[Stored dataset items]

** begin **

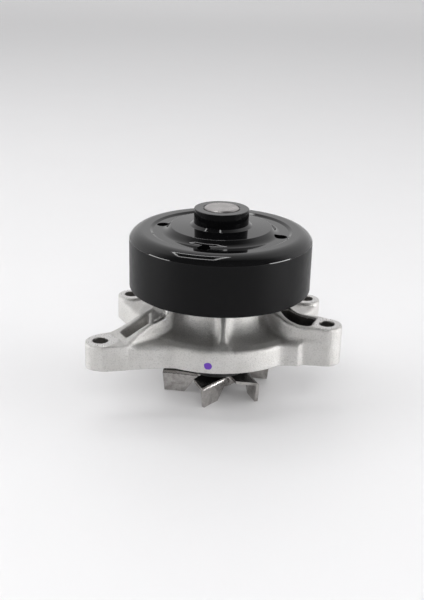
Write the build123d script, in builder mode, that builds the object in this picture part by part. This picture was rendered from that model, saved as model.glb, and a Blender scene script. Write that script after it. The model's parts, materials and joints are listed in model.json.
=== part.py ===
from build123d import *
import os
from math import cos, radians, sin

# Belt-driven water pump. The shaft axis is Z, z = 0 is the flange's mounting face and the pulley is up.

os.makedirs("parts", exist_ok=True)

# ---------------------------------------------------------------- driving dimensions, in millimetres

SHAFT_R = 7.95
SHAFT_TOP = 64.6
SHAFT_BOTTOM = -23.0
SHAFT_CHAMFER = 0.5

PULLEY_R = 42.5
PULLEY_RIM_Z = 26.6
PULLEY_CREASE_Z = 50.3
PULLEY_WALL = 3.0
PULLEY_CROWN = (35.9, 54.1)
PULLEY_SHOULDER = (40.4, 52.8)
PULLEY_RING_Z = 53.3
PULLEY_RING_OUTER_R = 31.7
PULLEY_RING_INNER_R = 25.6
PULLEY_DISC_EDGE = (23.3, 55.8)
PULLEY_DISC_Z = 56.3
PULLEY_COLLAR_R = 14.3
PULLEY_COLLAR_TOP = 57.4
PULLEY_HOLE_R = 3.0
PULLEY_HOLE_CIRCLE_R = 28.2
PULLEY_HOLE_ANGLE = -15.5
PULLEY_RIM_ROUND = 0.8

HUB_R = 12.7
HUB_TOP = 64.1
HUB_BOTTOM = 50.0
HUB_EDGE = 0.4
HUB_BORE_CHAMFER = 0.8

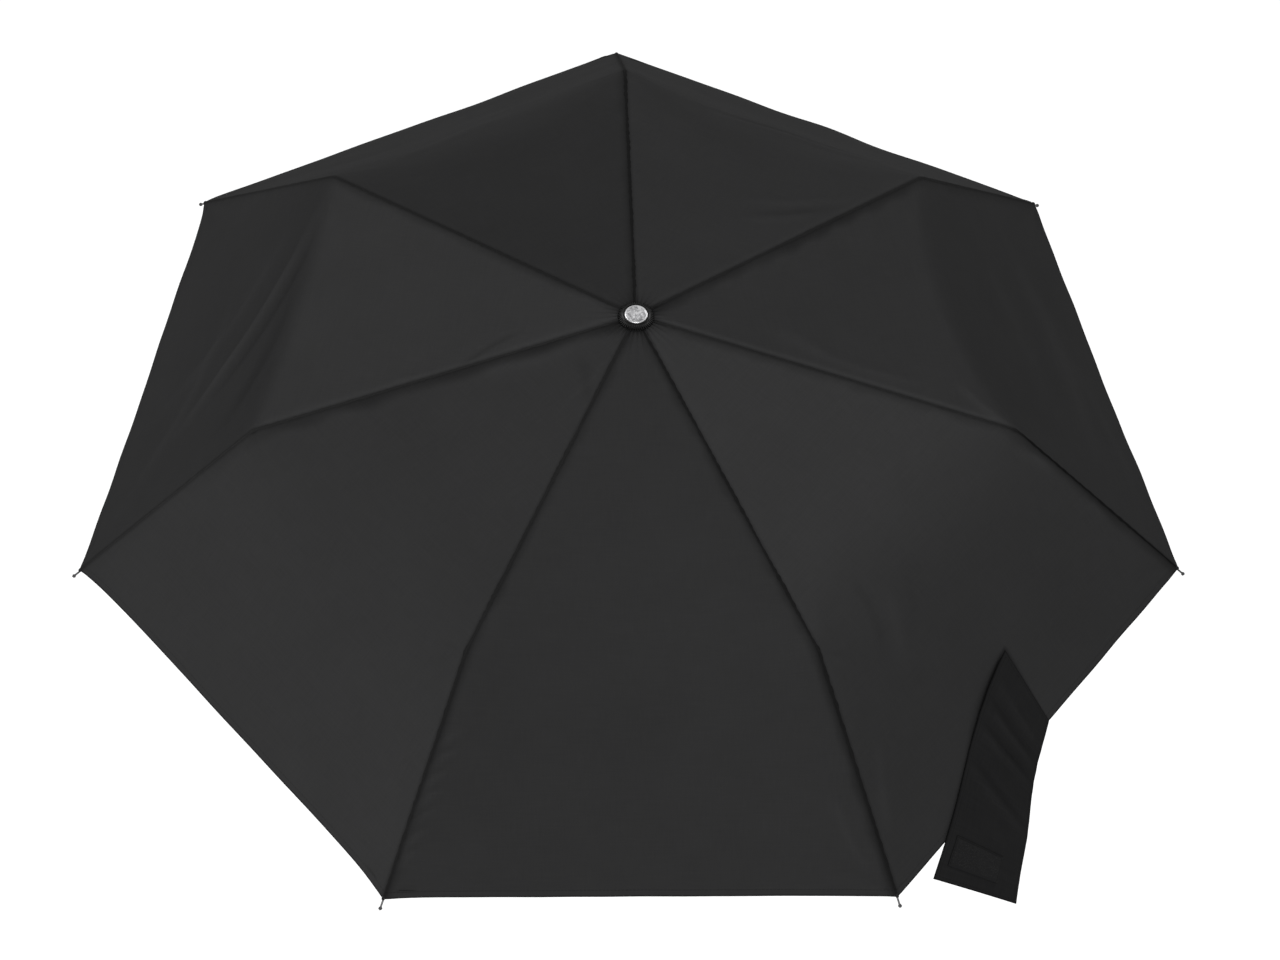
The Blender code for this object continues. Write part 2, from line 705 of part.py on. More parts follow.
def outer_run_frame(index):
    """Axes of a gore's outer run: origin at the middle of its hem, X along the hem, Y up the slope."""
    corners = []
    for level in ((KNEE_RADIUS, KNEE_Z), (RIM_RADIUS, RIM_Z)):
        corners.append([in_space(rib_angle(i), level) for i in (index, index + 1)])
    knees, tips = corners
    middle = (tips[0] + tips[1]) / 2
    across = (tips[1] - tips[0]).normalized()
    up_slope = ((knees[0] + knees[1]) / 2 - middle).normalized()
    outward = across.cross(up_slope)
    frame = Matrix((across, up_slope, outward)).transposed().to_4x4()
    return Matrix.Translation(middle) @ frame


def add_strap(parts, cloth, hook_tape):
    """The closing strap, sewn on by its short end from the hem inward and lying towards the next rib."""
    frame = outer_run_frame(STRAP_GORE - 1)
    root_top = (0.0095, 0.0750)
    root_bottom = (0.0080, 0.0005)
    free_bottom = (-0.1150, -0.0880)
    free_top = (-0.1670, -0.0140)
    strap = place(
        "closure_strap",
        plate_curve([[root_top, free_top, free_bottom, root_bottom]], STRAP_THICKNESS),
        parts,
        cloth,
    )
    strap.matrix_world = frame @ Matrix.Translation((0, 0, STRAP_LIFT + STRAP_THICKNESS / 2))
    along_end = Vector((free_bottom[0] - free_top[0], free_bottom[1] - free_top[1])).normalized()
    back = Vector((-along_end.y, along_end.x))
    start = Vector(free_top) + along_end * 0.012 + back * 0.008
    length = 0.045
    width = 0.018
    end = start + along_end * length
    corners = [start, end, end + back * width, start + back * width]
    patch = place("strap_patch", plate_curve([corners], 0.0008), parts, hook_tape)
    patch.matrix_world = frame @ Matrix.Translation((0, 0, STRAP_LIFT + STRAP_THICKNESS + GAP + 0.0004))


def build():
    clear_scene()
    parts = new_collection("folding_umbrella")
    cutters = new_collection("cutters")
    scratch = new_collection("scratch")
    steel = new_material("shaft_steel", (0.55, 0.56, 0.58), 0.25, 1.0)
    black_steel = new_material("rib_steel", (0.02, 0.02, 0.022), 0.40, 0.6)
    plastic = new_material("black_plastic", (0.015, 0.015, 0.016), 0.45, 0.0)
    grip = new_material("grip_plastic", (0.018, 0.018, 0.019), 0.60, 0.0)
    silver = new_material("cap_silver", (0.62, 0.62, 0.62), 0.35, 1.0)
    cloth = new_material("canopy_cloth", (0.028, 0.028, 0.029), 0.85, 0.0)
    strap_cloth = new_material("strap_cloth", (0.016, 0.016, 0.017), 0.90, 0.0)
    add_handle(parts, grip, plastic, add_shaft(parts, cutters, steel))
    add_notch(parts, cutters, plastic)
    add_runner(parts, cutters, plastic)
    add_ring_wire("notch_wire", NOTCH_Z, parts, steel)
    add_ring_wire("runner_wire", RUNNER_Z, parts, steel)
    add_button(parts, plastic, steel)
    add_ribs(parts, scratch, black_steel)
    add_cap(parts, plastic, silver)
    for index in range(RIB_COUNT):
        add_gore(index, parts, cloth)
    add_strap(parts, strap_cloth, plastic)
    bpy.data.collections.remove(scratch)
    for cutter in cutters.objects:
        hide_cutter(cutter)


build()
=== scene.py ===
"""How the opened folding umbrella looks: its canopy, seams, strap, cap and materials, round the CAD frame.

Lengths are in metres. Gore i lies between rib i and rib i + 1, counted from 0 counterclockwise from above.
A gore is laid out on a grid: its rows cross it from rib to rib, and its columns run from the hub to the hem.
Where seven values stand together, they go by gore, or by rib for what belongs to a seam.
The cloth can't follow the ribs as one sheet, so each gore is cut along its rows into bands. Every band rides
on its own rib piece.
"""

import json
import math

import bpy
import numpy as np
from mathutils import Matrix, Vector


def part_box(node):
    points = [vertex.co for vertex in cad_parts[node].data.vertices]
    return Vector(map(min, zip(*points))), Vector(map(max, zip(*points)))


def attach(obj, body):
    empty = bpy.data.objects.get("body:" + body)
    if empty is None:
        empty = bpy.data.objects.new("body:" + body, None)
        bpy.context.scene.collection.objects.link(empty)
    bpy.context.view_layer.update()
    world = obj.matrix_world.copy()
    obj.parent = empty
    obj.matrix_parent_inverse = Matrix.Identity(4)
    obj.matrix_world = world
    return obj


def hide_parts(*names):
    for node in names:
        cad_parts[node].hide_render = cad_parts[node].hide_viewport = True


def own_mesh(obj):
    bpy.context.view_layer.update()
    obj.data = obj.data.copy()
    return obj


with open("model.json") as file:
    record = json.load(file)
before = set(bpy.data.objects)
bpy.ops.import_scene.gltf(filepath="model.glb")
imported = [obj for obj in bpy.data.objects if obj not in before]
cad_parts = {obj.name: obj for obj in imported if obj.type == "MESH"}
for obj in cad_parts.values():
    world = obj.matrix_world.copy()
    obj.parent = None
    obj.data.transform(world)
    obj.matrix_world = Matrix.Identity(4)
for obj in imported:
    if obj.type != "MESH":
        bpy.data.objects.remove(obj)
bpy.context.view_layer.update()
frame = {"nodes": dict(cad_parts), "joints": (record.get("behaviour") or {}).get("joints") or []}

# Canopy, as the CAD has it
RIB_COUNT = 7
FIRST_RIB_ANGLE = math.radians(90)
HALF_GORE = math.pi / RIB_COUNT
CLOTH_ABOVE_PIVOTS = 0.0055
CLOTH_HOLE_RADIUS = 0.0075
KNEE_RADIUS = 0.3183
OUTER_SLOPE = math.radians(44.3)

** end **

Work to do:
Reproduce the lines exactly, taking as the first line the one with "for index in" and as the last line the one with "obj.matrix_world = Matrix.Identity(4)", and include nothing else.

Exercise output:
    for index in range(RIB_COUNT):
        add_gore(index, parts, cloth)
    add_strap(parts, strap_cloth, plastic)
    bpy.data.collections.remove(scratch)
    for cutter in cutters.objects:
        hide_cutter(cutter)


build()
=== scene.py ===
"""How the opened folding umbrella looks: its canopy, seams, strap, cap and materials, round the CAD frame.

Lengths are in metres. Gore i lies between rib i and rib i + 1, counted from 0 counterclockwise from above.
A gore is laid out on a grid: its rows cross it from rib to rib, and its columns run from the hub to the hem.
Where seven values stand together, they go by gore, or by rib for what belongs to a seam.
The cloth can't follow the ribs as one sheet, so each gore is cut along its rows into bands. Every band rides
on its own rib piece.
"""

import json
import math

import bpy
import numpy as np
from mathutils import Matrix, Vector


def part_box(node):
    points = [vertex.co for vertex in cad_parts[node].data.vertices]
    return Vector(map(min, zip(*points))), Vector(map(max, zip(*points)))


def attach(obj, body):
    empty = bpy.data.objects.get("body:" + body)
    if empty is None:
        empty = bpy.data.objects.new("body:" + body, None)
        bpy.context.scene.collection.objects.link(empty)
    bpy.context.view_layer.update()
    world = obj.matrix_world.copy()
    obj.parent = empty
    obj.matrix_parent_inverse = Matrix.Identity(4)
    obj.matrix_world = world
    return obj


def hide_parts(*names):
    for node in names:
        cad_parts[node].hide_render = cad_parts[node].hide_viewport = True


def own_mesh(obj):
    bpy.context.view_layer.update()
    obj.data = obj.data.copy()
    return obj


with open("model.json") as file:
    record = json.load(file)
before = set(bpy.data.objects)
bpy.ops.import_scene.gltf(filepath="model.glb")
imported = [obj for obj in bpy.data.objects if obj not in before]
cad_parts = {obj.name: obj for obj in imported if obj.type == "MESH"}
for obj in cad_parts.values():
    world = obj.matrix_world.copy()
    obj.parent = None
    obj.data.transform(world)
    obj.matrix_world = Matrix.Identity(4)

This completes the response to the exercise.